Only time will tell of course what will happen in Syria. My wife’s best friend is a Christian lady from Syria. She never fails to impress us with her strong religious faith and good Christian values. She is understandably worried about the safety of her family members and the fate of her homeland. Syria is a beautiful country steeped in history where the ruins of Crusader castles and citadels still dot the landscape. It would be a tragedy if the religious pluralism that has existed there for many years descends into sectarian violence. Please pray that this doesn’t happen and that all communities in Syria continue to live peacefully together.

Friday, 3 June 2011

India's unwanted girls

India’s 2011 census shows a worrying trend in the number of girls under the age of 6. There are now 914 girls under the age of 6 to every 1,000 boys. This is worse than the figure ten years ago when the ratio was 927 to 1,000. The picture is varied across the country but the siutation in the north generally worse than in the south. Haryana is at the bottom with a ratio of 830 to 1,0000 followed by Punjab with 846 to 1000.

There are many reasons to explain this trend including female infanticide, abuse and neglect of girl children, but the main reason is sex selective abortions. A study in the British medical journal, The Lancet, estimates that up to 12.1 million girls were aborted in India over the last three decades. This happened despite a 1996 law banning the use of ultrasound screening or other testing for the sex of the unborn child.

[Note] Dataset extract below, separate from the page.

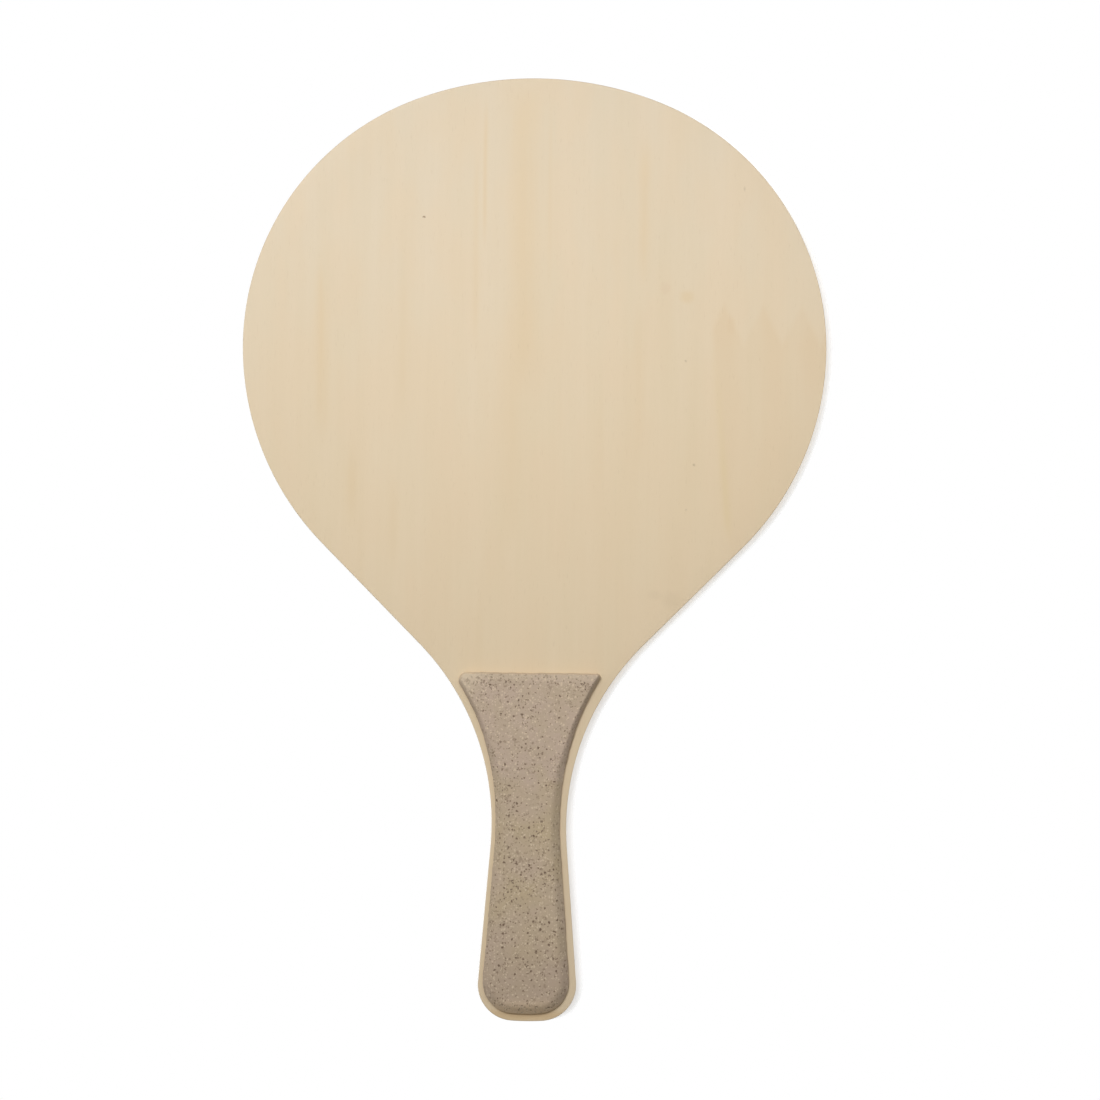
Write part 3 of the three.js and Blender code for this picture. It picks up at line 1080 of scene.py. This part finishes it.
def thin_line(name, dark, pale, roughness, scale):
    """A thin layer seen at its edge: two tones that come and go along it."""
    material, _, shader, place = new_material(name, IOR=1.5)
    cloud = noise(place, scale, 3)
    colour = mix(ramp(cloud, 0.35, 0.65), dark, pale)
    rough = ramp(cloud, 0.3, 0.7, roughness, roughness + 0.15)
    finish(shader, colour, rough, cloud, 0.3, 0.00005)
    return material


glue = thin_line("cured_glue", (0.12, 0.065, 0.03), (0.24, 0.15, 0.075), 0.4, 220)
tape = thin_line("pad_film", (0.55, 0.47, 0.35), (0.68, 0.61, 0.49), 0.35, 500)
finishes = {"core_wood": core_wood, "cross_wood": cross_wood, "glue": glue, "adhesive_film": tape}
for piece, node, slot in stands_for:
    if slot in finishes:
        piece.data.materials.append(finishes[slot])
print("edge finishes:", ", ".join(finishes))

# %% [markdown]
# ## The pads' speckled compound
#
# The pads are ground cork and rubber in a beige binder: a taupe ground full of dark brown
# grains of half a millimetre, more of them in some places than in others, with many smaller
# pale ones, and a ground that drifts between yellowish and pinkish. Grains are scattered points
# with a reach of their own, which is what Voronoi noise gives: near a point is a grain, and a
# random number for each point sets how large it is. Bending the space first by a little noise
# takes away their roundness. The skin is smeared smooth on the rolled edge, so fewer show there.

# %% The pads' speckled compound
grains, takes, gives = new_group(
    "scattered_grains",
    [("Vector", "Vector", (0, 0, 0)), ("Scale", "Float", 500), ("Reach", "Float", 0.2),
     ("Share", "Float", 0.5), ("Crowding", "Float", 0.0)],
    [("Mask", "Float"), ("Pick", "Float")],
)
# A point's reach is the largest one times how far its random number lies inside the share.
scattered = put(grains, "TexVoronoi", {"Vector": takes["Vector"], "Scale": takes["Scale"]})
pick = put(grains, "SeparateColor", {0: scattered.outputs["Color"]}).outputs
share = plus(takes["Share"], takes["Crowding"])
within = calc("DIVIDE", minus(share, pick[0]), takes["Share"], clamp=True)
reach = times(takes["Reach"], calc("POWER", within, 0.5))
depth_in = minus(reach, scattered.outputs["Distance"])
link(ramp(depth_in, 0.0, 0.07), gives["Mask"])
link(pick[1], gives["Pick"])

pad_finish, tree, shader, place = new_material("speckled_pad", IOR=1.4)
bent = unsettled(place, 1200, 0.0014)
crowd = times(minus(noise(place, 85, 1.5), 0.5), 0.9)


def scatter(scale, reach, share, crowding):
    """One size of grain: how many cells to the metre, and the largest grain in cell widths."""
    inputs = {"Vector": bent, "Scale": scale, "Reach": reach, "Share": share,
              "Crowding": times(crowd, crowding)}
    return used(tree, grains, inputs)


drift = noise(place, 55, 2)
parts = axes(place)
up = parts["Z"]
off_middle = calc("ABSOLUTE", minus(up, 0.064))
pink = ramp(drift, 0.32, 0.68, -0.25, 0.8)
pink = calc("ADD", pink, ramp(off_middle, 0.026, 0.048), clamp=True)
ground = mix(pink, (0.536, 0.427, 0.283), (0.542, 0.425, 0.333))
olive = times(ramp(noise(place, 140, 2), 0.35, 0.65), 0.5)

# Painted shade makes the pad darker towards the butt, though its lowest few millimetres, on the
# rolled edge there, are lighter. Painted light makes its top end and its upper left corner
# lighter, and painted shade makes it darker low down on its sides, near the board.
above_butt = ramp(up, 0.003, 0.011)
painted_butt_shade = times(ramp(up, 0.010, 0.045, 0.55, 0), above_butt)
# Painted light: a lighter band along the pad's top end and a lighter patch at its upper left corner.
inputs = {"Vector": place, "Centre": (-0.027, 0, 0.139), "Reach": (0.010, 1, 0.012), "Strength": 0.5}
painted_top_light = plus(ramp(up, 0.1355, 0.1395, 0, 0.35), used(tree, spot, inputs)[0])
# Painted shade: the pad is darker on its low wall next to the board.
painted_wall_shade = ramp(calc("ABSOLUTE", parts["Y"]), 0.0040, 0.0056, 0.35, 0)
painted_wall_shade = times(painted_wall_shade, above_butt, ramp(up, 0.100, 0.130, 1, 0.25))

# Crumbs are whole cells. Pale and dark grains fade on the rolled edge, dark ones also under the
# painted light at the top end, and each dark grain has a strength of its own.
cells = put(tree, "TexVoronoi", {"Vector": bent, "Scale": 1500}).outputs["Color"]
crumbs = ramp(put(tree, "SeparateColor", {0: cells}).outputs[0], 0.55, 1.0, 0, 0.15)
flat_part = axes(put(tree, "TexCoord").outputs["Normal"])["Y"]
flat_part = ramp(calc("ABSOLUTE", flat_part), 0.25, 0.85, 0.45, 1)
pale = scatter(1050, 0.50, 0.62, 0.4)
torn = plus(noise(place, 620, 4, 0.6), times(crowd, 0.12))
left_dark = times(calc("SUBTRACT", 1, times(painted_top_light, 1.2), clamp=True), flat_part)
small = scatter(1000, 0.44, 0.50, 0.8)
large = scatter(600, 0.34, 0.54, 0.8)
small_strength = times(ramp(small["Pick"], 0, 1, 0.42, 0.88), left_dark)
large_strength = times(ramp(large["Pick"], 0, 1, 0.40, 0.95), left_dark)
# Of these colours, the darker one towards the butt and the one low down on the sides are painted
# shade, and the lighter one at the top end is painted light.
for share, colour in (
    (olive, (0.509, 0.410, 0.292)),
    (painted_butt_shade, (0.440, 0.342, 0.250)),
    (minus(1, above_butt), (0.620, 0.472, 0.310)),
    (painted_top_light, (0.72, 0.60, 0.44)),
    (painted_wall_shade, (0.400, 0.315, 0.235)),
    (crumbs, (0.36, 0.27, 0.19)),
    (times(pale["Mask"], 0.65, flat_part), (0.72, 0.60, 0.44)),
    (times(ramp(torn, 0.58, 0.66, 0, 0.50), flat_part), (0.27, 0.195, 0.135)),
    (times(small["Mask"], small_strength), (0.225, 0.160, 0.110)),
    (times(large["Mask"], large_strength), (0.165, 0.110, 0.075)),
):
    ground = mix(share, ground, colour)

texture = noise(place, 2200, 3)
pits = plus(times(large["Mask"], 0.6), small["Mask"])
height = minus(texture, times(pits, 0.5))
rough = ramp(texture, 0.3, 0.7, 0.80, 0.95)
finish(shader, ground, rough, height, 0.5, 0.00006)
for piece, node, slot in stands_for:
    if slot == "grip_pad":
        piece.data.materials.append(pad_finish)
print("pad finish ready")

# %% [markdown]
# ## The printed board
#
# The checkerboard is one film of black screen ink. Its CAD shape is right, so it stays and only
# gets a finish. Screen ink on sanded wood isn't a flat black: it lies thinner over raised
# fibres, so faint lines of the grain show through as a slightly browner black and as a ripple
# in the gloss. The same grain group as on the wood gives them, in the same places.

# %% The printed board
ink_finish, tree, shader, place = new_material("screen_ink", IOR=1.5, Specular_IOR_Level=0.06)
along = put(tree, "Mapping", {"Vector": place, "Location": back_shift}).outputs[0]
fibre = used(tree, grain, {"Vector": along})
thin = ramp(fibre["Fibres"], 0.45, 0.75)
black = mix(thin, (0.0120, 0.0100, 0.009), (0.022, 0.017, 0.014))
black = mix(times(fibre["Pores"], 0.5), black, (0.040, 0.031, 0.023))
rough = ramp(fibre["Fibres"], 0.3, 0.7, 0.48, 0.64)
finish(shader, black, rough, fibre["Fibres"], 0.25, 0.00008)
print_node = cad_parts["checkerboard_print"]
print_node.data.materials.clear()
print_node.data.materials.append(ink_finish)
print("ink on", print_node.name)

# %% [markdown]
# ## What stands for what
#
# Each fine piece takes the place of one CAD solid and rides on the racket's one body. The print
# stays the CAD's own.

# %% What stands for what
for piece, node, slot in stands_for:
    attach(piece, "root")
    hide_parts(node)
print(len(stands_for), "pieces stand for", len(stands_for), "of", len(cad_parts), "nodes")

Researchers found that wealthier or more educated women were more likely to abort girls because they could afford to pay for sex tests and abortions. They also found that families who already had one girl were more likely to abort a second child if they knew the unborn child was female. Ranjana Kumari, director of the Centre for Social Research, said the findings were “worrisome and threatening” because “we always believed when people are rich and educated they will be more socially aware but that is not the case.”

Cultural prejudice

The problem is not confined to Indians in India. Journalist and author Lady Kishwar Desai last year pointed to statistics from the University of Oxford that showed almost 100 baby girls were “disappearing” from British Indian families every year.

The statistics clearly point to a significant cultural preference among Indians for baby boys. Why is this the case? The main reason is dowry. Although outlawed by the Indian government in 1961 the practice remains rampant, affecting all religious communities, rich and poor alike. There are other reasons for having boys too: they are bread winners; they are expected to look after their parents in old age; they often inherit their parents’ property; they carry forward their parents’ family name; and in the case of Hindus, they are allowed to light their parents’ funeral pyres.

Lady Desai, who was born in Amabala in Northern India, said: “Jewellery, cash, cars, even houses – the value of the dowry an Indian girl’s family must pay to the family of her future husband can run to tens of thousands of pounds.”

“Marrying off one daughter can be expensive, but two, three… that can be ruinous”, she said.

She said that estimates varied as to how many Indian women are now ‘missing’ but “Female foeticide, gendercide – call it what you will – it’s a terrible and chilling statistic”. It is certainly is.

Worsening trend

Unless the deep cultural prejudice against having baby girls is dealt with I do not think the situation is likely to improve. We will inevitably see more and more female foetuses being aborted each year in India. Not only is this the wilful execution of unborn children but it is an affront to the value of a girl’s life. I have to agree with the Indian Prime Minister Manmohan Singh who called this a “national shame”. Government laws by themselves will not solve the problem as they have thus far proved ineffective in dealing with the issue. What really needs to happen is social transformation, but the question is: is that really possible?